Using the SessionPage object, data can be efficiently scraped without complex interactions with web pages.

from DrissionPage import SessionPage

page = SessionPage()
for i in range(1, 4):  # Loop through three pages
    page.get(f'https://gitee.com/explore/all?page={i}')  # Open each page
    # Find all project link elements
    links = page.eles('.title.project-namespace-path')
    for link in links:  # Iterate through each link element
        print(link.text, link.link)  # Print the link text and address

Page Analysis#

Using the WebPage object, one can flexibly switch between browser mode and data packet mode to adapt to different analysis needs.

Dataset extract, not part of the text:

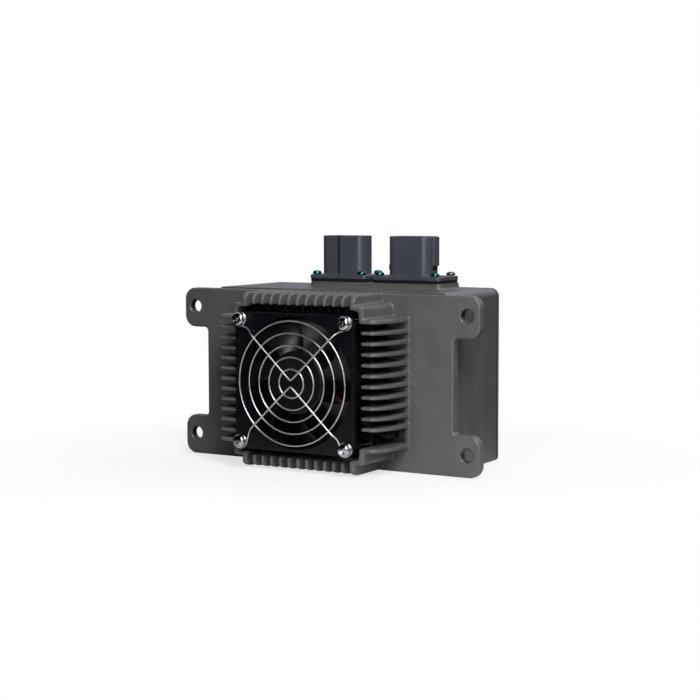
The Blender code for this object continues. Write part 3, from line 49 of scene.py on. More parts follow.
FLANGE_THICK = 0.0055
FLANGE_EDGE = 0.0013
EAR_TALL = 0.0241
EAR_REACH = 0.1020
EAR_RADIUS = 0.0070
EAR_ROOT_RADIUS = 0.0025
FLANGE_HEIGHT = 0.1029
WEB_HALF = 0.0852
MOUNT_X = 0.0938
MOUNT_HEIGHTS = (0.0128, 0.0916)
MOUNT_HOLE_RADIUS = 0.0038
MOUNT_RIM = 0.0007

CASE_HALF = 0.0805
CASE_HEIGHT = 0.1039
CASE_DEPTH = 0.0596
CASE_RADIUS = 0.0050
CASE_LOW_RADIUS = 0.0025
WALL = 0.0030

FAN_Z = 0.0521
BLOCK_HALF_X = 0.0567
BLOCK_HALF_Z = 0.0512
BLOCK_LOW_Z = 0.0516
FIN_PITCH = 0.00606
FINS_EACH_WAY = 5
FIN_ROOT = 0.0030
FIN_TIP = 0.0022
FIN_NOSE = 0.00095
FIN_DRAFT = 0.0004
FIN_VALLEY = 0.0009
FIN_FLARE = 0.0012
FIN_MITRE = 0.0020
FIN_SUNK = 0.0015
LOW_FIN_NARROWER = 0.0002
LOW_FIN_NOSE = 0.0006
SIDE_CORNER = (0.0076, 0.0230)
LEFT_CORNER = (0.0040, 0.0090)
TOP_CORNER = (0.0050, 0.0050)
BOTTOM_CORNER = (0.0028, 0.0085)
SIDE_FIN_TIP = 0.0018
SIDE_FIN_DROP = 0.0003
ROOT_PAD_PROUD = 0.0006
ROOT_PAD_WIDER = 0.0002
ROOT_PAD_CORNER = 0.0008
POCKET_HALF_X = 0.0428
POCKET_HALF_Z = 0.0441
CORNER_HALF_X = 0.0414
CORNER_HALF_Z = 0.0426
CORNER_ROUND = 0.0036
STEP_ONE = (0.0384, 0.0388)
STEP_TWO = (0.0442, 0.0462)
STEP_TOP_ROUND = (0.0014, 0.0014)
STEP_LOW_ROUND = (0.0020, 0.0036)
STEP_SWEEP = (0.0014, 0.0055)
STEP_HOLLOW = 0.0016
BLOCK_EDGE = 0.0010
BLOCK_END_EDGE = 0.0011
SHELF = (0.0448, 0.0458)
HUB_ROOM = 0.0080
MISSING_FIN = -5
FLANGE_FRONT_Y = -FLANGE_THICK
FIN_FRONT_Y = -0.0364
FIN_ROOT_Y = -0.0035
UNDER_FAN_Y = -0.0118

FAN_SIZE = 0.0800
FAN_DEPTH = 0.0250
FAN_CORNER = 0.0045
FAN_PLATE = 0.0036
FAN_BORE = 0.0382
FAN_BORE_FLARE = 0.0008
FAN_EDGE = 0.0005
DUCT_WALL = 0.0014
FAN_HOLE_SPACING = 0.0715
FAN_HOLE_RADIUS = 0.0022
FAN_FRONT_Y = -0.0398
FAN_REAR_Y = -0.0148
FAN_AXIS = Vector((0, FAN_REAR_Y, FAN_Z))
MOTOR_BASE_RADIUS = 0.0168
MOTOR_BASE_THICK = 0.0016
STRUT_WIDE = 0.0046
STRUT_TALL = 0.0034
STRUT_COUNT = 4
LEAD_STRUT_ANGLE = math.radians(-34)
LEAD_GROOVE_FLOOR = 0.0011
BEARING_RADIUS = 0.0040
BEARING_WIDE = 0.0040
BEARING_TUBE_WALL = 0.0012
BEARING_LOW = 0.0020
BEARING_TUBE_TOP = 0.0188
BEARING_SHOULDER = 0.0008
HUB_RADIUS = 0.0184
HUB_WALL = 0.0012
HUB_FRONT = 0.0230
HUB_LOW = 0.0050
HUB_DISC = 0.0014
HUB_EDGE = 0.0016
HUB_DISH = 0.0002
SHAFT_RADIUS = 0.0015
BOSS_RADIUS = 0.0032
BLADE_COUNT = 7
BLADE_TIP_ROOM = 0.0010
BLADE_LOW = 0.0046
BLADE_HIGH = 0.0224
BLADE_THICK = 0.0013
BLADE_BOW = 0.0012
BLADE_TIP_INSET = 0.0015
BLADE_WRAP_ROOT = math.radians(46)
BLADE_WRAP_TIP = math.radians(50)
BLADE_SWEEP = math.radians(14)

GUARD_RINGS = 5
GUARD_INNER = 0.0083
GUARD_RING_STEP = 0.0069
GUARD_WIRE = 0.00047
GUARD_ARM_WIRE = 0.00052
GUARD_RING_Y = -0.0421
GUARD_ARM_Y = -0.04305
GUARD_TIP = 0.0017
GUARD_BEND = 0.0022
GUARD_EYE = 0.0036
EYE_START = math.radians(58)
EYE_TURN = math.radians(272)
EYE_STEPS = 27
EYE_Y = -0.0407
WASHER_Y = -0.0416
WASHER_RADIUS = 0.0044
WASHER_THICK = 0.0008
WASHER_EDGE = 0.0002
FAN_HEAD_Y = -0.0427
FAN_SCREW_RADIUS = 0.0019
FAN_SCREW_HEAD = 0.0039
FAN_SCREW_HEAD_TALL = 0.0026
FAN_SCREW_LENGTH = 0.0379
POST_HALF = 0.0036

BOSS_LOW_X = -0.0259
BOSS_HIGH_X = 0.0642
BOSS_FRONT_Y = 0.0185
BOSS_REAR_Y = 0.0437
BOSS_TOP = 0.1077
BOSS_CORNER = 0.0030
BOSS_FILLET = 0.0022
SOCKET_Y = 0.0308
PLATE_LOW = 0.1094
PLATE_TOP = 0.1117
PLATE_DEEP = 0.0252
PLATE_CORNER = 0.0022
SHELL_TOP = 0.1351
SHELL_CORNER = 0.0050
SHELL_WALL = 0.0017
SHELL_FOOT = 0.0006
SOCKET_FLOOR = 0.1147
PLUG_INSET = 0.0012
PLUG_BOTTOM = 0.0979
PIN_RISE = 0.0150
PIN_TAIL = 0.0240
PIN_TAIL_RADIUS = 0.0010
SOCKET_SCREW_RADIUS = 0.0013
SOCKET_SCREW_HEAD = 0.0027
SOCKET_SCREW_HEAD_TALL = 0.0021
SOCKET_SCREW_LENGTH = 0.0055
SCREW_INSET = 0.0027
SOCKETS = {
    "input": {"plate_x": -0.0061, "wide": 0.0394, "x": -0.0061, "shell": (0.0297, 0.0144), "screws": 0.0313,
              "pins": (-0.0066, 0.0, 0.0066), "pin_radius": 0.0012},
    "output": {"plate_x": 0.0407, "wide": 0.0456, "x": 0.0396, "shell": (0.0277, 0.0162), "screws": 0.0372,
               "pins": (-0.0050, 0.0050), "pin_radius": 0.0022},
}
KEY_GROOVE = (-0.0021, 0.0014, 0.0010)
KEY_MOUTH = 0.0002
LATCH_RIB_FROM = -0.0020
LATCH_RIB_WIDE = 0.0065
LATCH_RIB_PROUD = 0.0012
LATCH_WINDOW = (0.0033, 0.0060)
LATCH_RIB_CORNER = 0.0005
CATCH_ROUND = 0.0006
CATCH_RAMP = 0.0044
SEAL_CLEAR = 0.00002
SEAL_WANDER = 0.0006
SEAL_BULGE = 0.0002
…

from DrissionPage import WebPage

page = WebPage()
page.get('https://gitee.com/explore/all')  # Open the page
page.change_mode()  # Switch mode
# Find project list elements
items = page.ele('.ui.relaxed.divided.items.explore-repo__list').eles('.item')
for item in items:  # Iterate through each project
    print(item('t:h3').text)  # Print project title
    print(item('.project-desc.mb-1').text)  # Print project description

Summary#

DrissionPage is a powerful and user-friendly open-source Python package that provides efficient and flexible solutions for web automation and data scraping. By integrating the functionalities of Selenium and Requests, it offers seamless mode switching and a simple interface, allowing developers to focus more on business logic. Whether for novice developers or experienced professionals, DrissionPage is worth trying, making it easier to accomplish various web automation tasks.